Scotland to introduce compulsory CCTV in abattoirs


More than eight out of ten slaughterhouses in Scotland have already installed CCTV coverage in their premises voluntarily

More than eight out of ten slaughterhouses in Scotland have already installed CCTV coverage in their premises voluntarily

Legislation is to be brought forward in Scotland this year requiring abattoirs to record on CCTV all areas where live animals are present.
This is intended to ensure the highest standards of animal welfare in abattoirs, by helping those responsible for enforcing welfare legislation, according to the Scottish Government.
The proposal was backed by the vast majority of respondents to a recent consultation carried out by the Scottish Government.
More than eight out of ten slaughterhouses in Scotland have already installed CCTV coverage in their premises voluntarily, and over 95% of all animals slaughtered in Scotland are covered by some form of CCTV. However, the standards of that coverage can differ from location to location.
Similar legislation to make CCTV cameras mandatory in slaughterhouses in England was laid out by Defra Secretary Michael Gove in 2017.
CCTV is not yet mandatory in Welsh abattoirs, although the Welsh Assembly has introduced a funding package to help smaller sites with installation costs.

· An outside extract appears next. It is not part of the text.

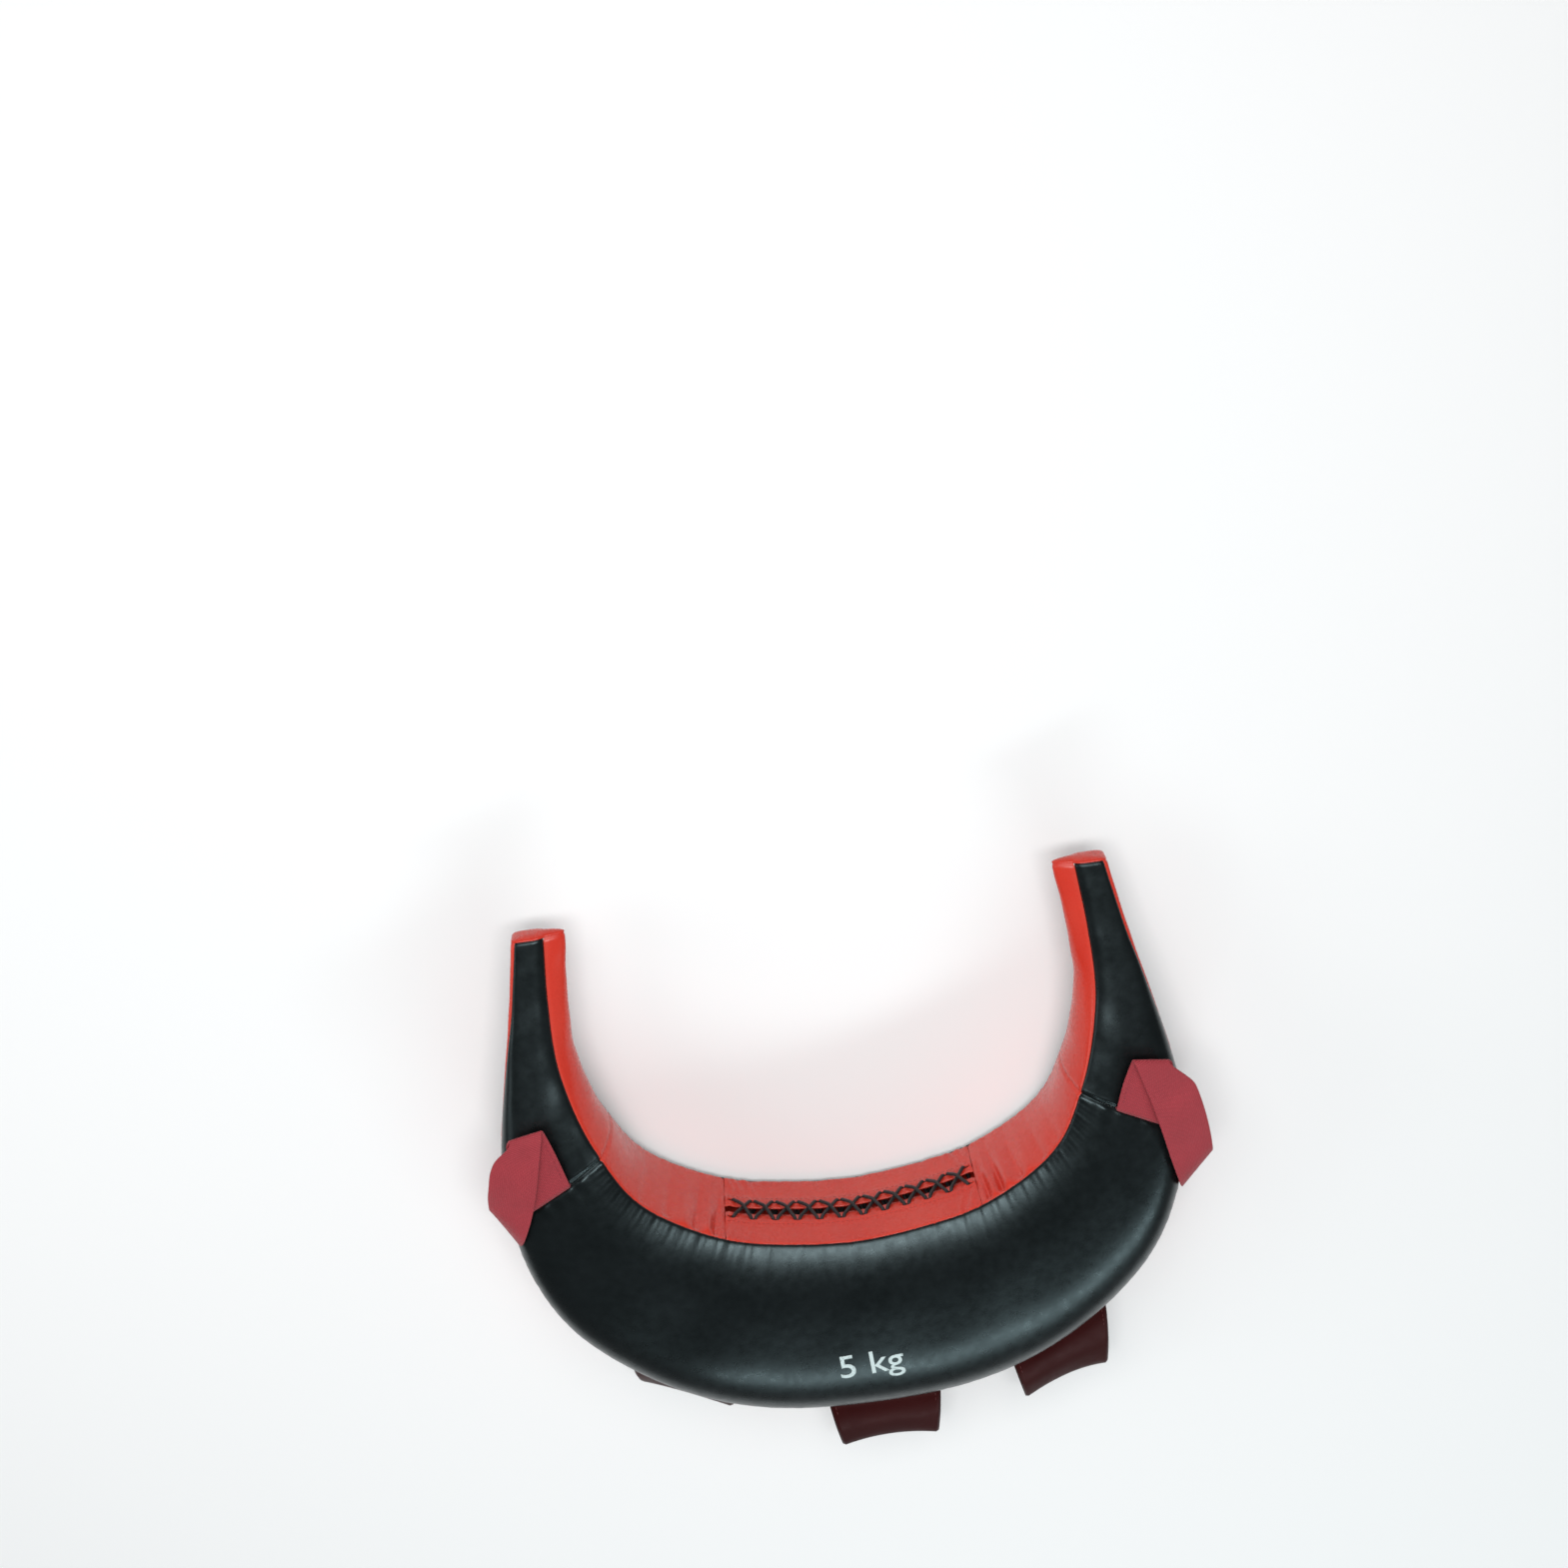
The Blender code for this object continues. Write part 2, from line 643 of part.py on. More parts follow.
def make_band(name, place_across, tilt, lean):
    """A grip band sewn along the outer gusset's middle: one strip folded into a flat loop.

    It is tilted about its root, and its soft fold leans along the bag by the lean's angle.
    """
    station = outer_station(Vector((0, 0, rest_depth)), Vector((1, 0, 0)), place_across)
    middle = outer_middle(station)
    step = 1 / arc_samples
    along = (outer_middle(station + step) - outer_middle(station - step)).normalized()
    out = along.cross(up)
    seat = band_clearance + band_sheet / 2
    pivot = pivot_at(name + "_band_pivot", middle + out * seat)
    turn = Matrix.Rotation(math.radians(-tilt), 4, along)
    slope = math.tan(math.radians(lean))
    rows = []
    for share in spread(-1, 1, band_steps):
        distance = share * band_root_width / 2
        foot = outer_middle(outer_station(middle, along, distance))
        drop = (foot - middle).dot(out)
        tip = band_reach + band_hollow * share * share - seat
        tip -= share * band_tip_width / 2 * slope * band_turn_share
        over = [band_point(share, drop, tip, *pair) for pair in band_section_shares]
        under = [(x, n, -z) for x, n, z in reversed(over)]
        line = [band_point(share, drop, tip, 0, 0)] + over + [band_point(share, drop, tip, 1, 0)] + under
        rows.append([pivot.location + turn @ (along * (x + (n - drop) * slope) + out * n + up * z)
                     for x, n, z in line])
    sheet(name + "_grip_band", rows, band_sheet, red_leather, pivot, wraps=True)


def band_point(share, drop, tip, reach_share, swell_share):
    """Place of a band's point along, out and up from the middle of its root."""
    half = (band_root_width + (band_tip_width - band_root_width) * reach_share) / 2
    return share * half, drop + (tip - drop) * reach_share, band_swell * swell_share


make_belly_skin()
make_belly_filling()
make_closure()
make_lace()
make_horn("left", -1)
make_horn("right", 1)
make_loop("left", -1, left_loop_shares)
make_loop("right", 1, right_loop_shares)
make_band("left", -side_band_share * neck_half_width, left_band_tilt, left_band_lean)
make_band("centre", centre_band_offset, 0, 0)
make_band("right", side_band_share * neck_half_width, right_band_tilt, right_band_lean)
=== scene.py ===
import math
from collections import namedtuple

import bpy
import numpy as np
from mathutils import Matrix, Vector


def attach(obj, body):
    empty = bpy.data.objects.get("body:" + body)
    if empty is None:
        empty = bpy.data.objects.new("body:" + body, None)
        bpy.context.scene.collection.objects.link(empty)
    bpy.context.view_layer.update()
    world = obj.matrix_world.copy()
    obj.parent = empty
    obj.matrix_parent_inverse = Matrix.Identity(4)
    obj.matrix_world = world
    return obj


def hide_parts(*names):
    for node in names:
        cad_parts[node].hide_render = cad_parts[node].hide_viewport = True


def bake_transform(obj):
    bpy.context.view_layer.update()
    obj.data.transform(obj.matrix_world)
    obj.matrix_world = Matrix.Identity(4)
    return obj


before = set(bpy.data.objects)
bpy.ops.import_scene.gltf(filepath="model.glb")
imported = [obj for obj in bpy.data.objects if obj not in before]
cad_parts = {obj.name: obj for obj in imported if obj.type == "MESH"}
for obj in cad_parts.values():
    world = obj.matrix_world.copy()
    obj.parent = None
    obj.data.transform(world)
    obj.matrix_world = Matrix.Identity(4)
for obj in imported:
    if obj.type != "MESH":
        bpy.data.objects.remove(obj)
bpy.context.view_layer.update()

# Camera
# It stands over the horns and looks down on the bag, at the photograph's angle and framing.
photo_side = 1569
focal_pixels = 2100
sight_pixel = (844, 1150)
sight = Vector((0, 0.14525, 0.0606))
camera_distance = 1.85
camera_slant = math.radians(30)
camera_roll = math.radians(8)

camera = bpy.data.objects.new("camera", bpy.data.cameras.new("camera"))
bpy.context.scene.collection.objects.link(camera)
bpy.context.scene.camera = camera
camera.data.sensor_width = 36
camera.data.lens = camera.data.sensor_width * focal_pixels / photo_side
view_back = Vector((0, math.sin(camera_slant), math.cos(camera_slant)))
view_right = Vector((1, 0, 0))
view_up = view_back.cross(view_right)
looking = Matrix((math.cos(camera_roll) * view_right - math.sin(camera_roll) * view_up,
                  math.sin(camera_roll) * view_right + math.cos(camera_roll) * view_up,
                  view_back)).transposed()
sight_ray = Vector((sight_pixel[0] - photo_side / 2, photo_side / 2 - sight_pixel[1], -focal_pixels))
panning = sight_ray.rotation_difference(Vector((0, 0, -1))).to_matrix()
camera.matrix_world = Matrix.Translation(sight + camera_distance * view_back) @ (looking @ panning).to_4x4()

# Floor and light
# A pale floor under soft lamps: two above the horns and the neck, a long one before the belly, and
# one at the left.
floor_size = 14
floor_colour = (0.80, 0.80, 0.80, 1)
floor_lift = 0.13
floor_roughness = 0.8
floor_gloss = 0.2
sky_colour = (0.95, 0.98, 1, 1)
sky_strength = 0.17


def wire(tree, target, inputs):
    """Sets a shader node's inputs to values, or links them to other sockets."""
    for socket, value in inputs.items():
        if isinstance(value, bpy.types.NodeSocket):
            tree.links.new(value, target.inputs[socket])
        else:
            target.inputs[socket].default_value = value


def node(tree, kind, inputs, **settings):
    """A new shader node with its settings and inputs."""
    made = tree.nodes.new("ShaderNode" + kind)
    for name, value in settings.items():
        setattr(made, name, value)
    wire(tree, made, inputs)
    return made


def joined(tree, operation, first, second):
    """The result of an arithmetic operation on two values."""
    return node(tree, "Math", {0: first, 1: second}, operation=operation).outputs[0]


def new_material(name):
    """A material and its node tree."""
    material = bpy.data.materials.new(name)
    material.use_nodes = True
    return material, material.node_tree


def paint(tree, colour, roughness, **more):
    """Sets or links the inputs of a material's surface shader."""
    inputs = {"Base Color": colour, "Roughness": roughness}
    inputs.update((name.replace("_", " "), value) for name, value in more.items())
    wire(tree, tree.nodes["Principled BSDF"], inputs)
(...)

Scotland's Minister for Rural Affairs, Mairi Gougeon said: “We are pleased that so many respondents to our consultation backed our proposals to make this compulsory.
“It was important also to consider the financial implications of such a move for industry, and whether other options might be available to improve animal welfare.
“Following a positive response to the consultation, I’m delighted to announce that I will introduce legislation to the Scottish Parliament in 2019, which will help to improve further the already high standards being followed by the livestock sector in Scotland.”
News of the legislation has been described as a ‘a huge win for animal welfare’ by the British Veterinary Association (BVA).